Note, these are normally called 'disks' not wheels. Often if you ask for a flap wheel you'll get one that's designed for sanding/grinding with the edges, not the face.

Typically, I schedule grinding for cool days, and if possible leave them for spring or fall so the heat doesn't get to you when wearing all the 'dust proof' gear.

Most important is the dust mask and goggles, an old dive mask will work, you don't want the dust in lungs or eyes.

To contain dust I lay old blankets out, the fibers seem to trap more of the dust than plastic sheeting.


----------



## oomfh

*info source*

Chris,

The link below is an excellent resource - inluding several how-to videos. Very helpful, knowledgeable and experienced people on the technical help line as well.

Good luck!


----------



## mikehoyt

I use an angle grinder with a grinding disc - not a wheel - for coarse grinding on my projects. This will remove high spots, etc when there is a lot of material to remove in a short amount of time. Once I have moved on to fairing steps I use a Random Orbital Sander with 60 or 80 grit ....

If I were to use a RO Sander for the entire process I would likely still be sanding now rather than finishing the job in May


----------



## Leftbrainstuff

*Grinding Fibreglass Hints and Tips*

If you're going to be doing a lot of grinding you might want to consider air grinders like most body shops will use.
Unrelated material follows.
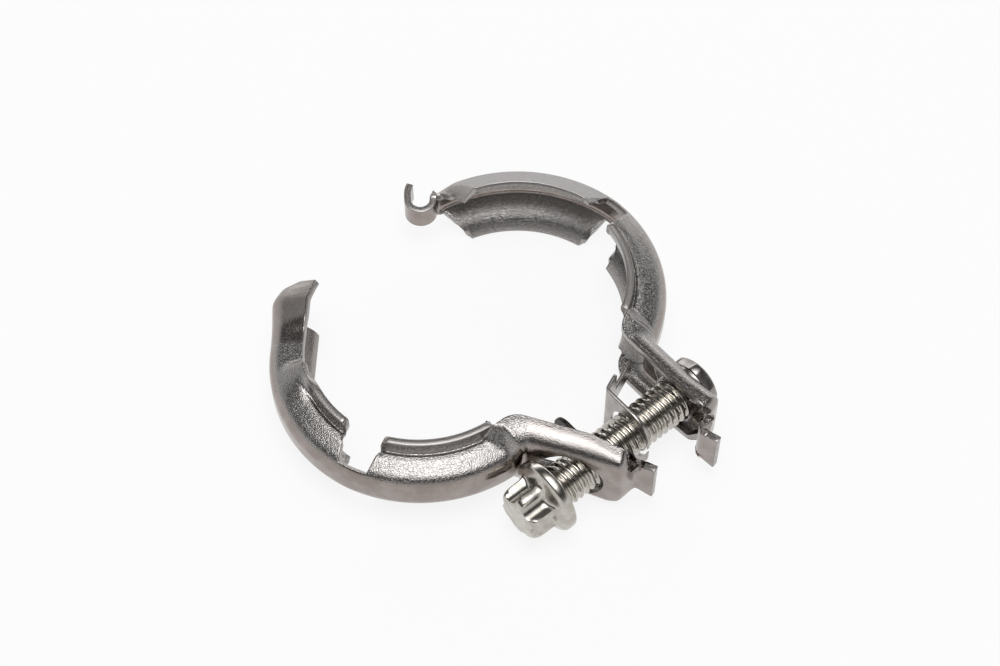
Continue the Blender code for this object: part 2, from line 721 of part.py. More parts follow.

They're lighter and stop spinning quicker so you'll be more productive.

You'll need to trial a range of disc grits to suit both the work and you're grinding style. Others have posted advice on this aspect of grinding. You'll want to change discs often so a quick change option is good.

Another poster mentioned fairing, also called lofting or feathering. This is the most important grinding skill needed to achieve a good looking finish.

You'll also want to deal with the dust which is both annoying and a health issue. Ideally you want a wet floor with extraction overhead. You can mimic this at home by wetting the floor and having a shop vac. Don't use electric tools with water of course.


----------



## TQA

For max material removal you want the coarsest you can find in aluminium oxide, 24 grit is good and 40 grit acceptable.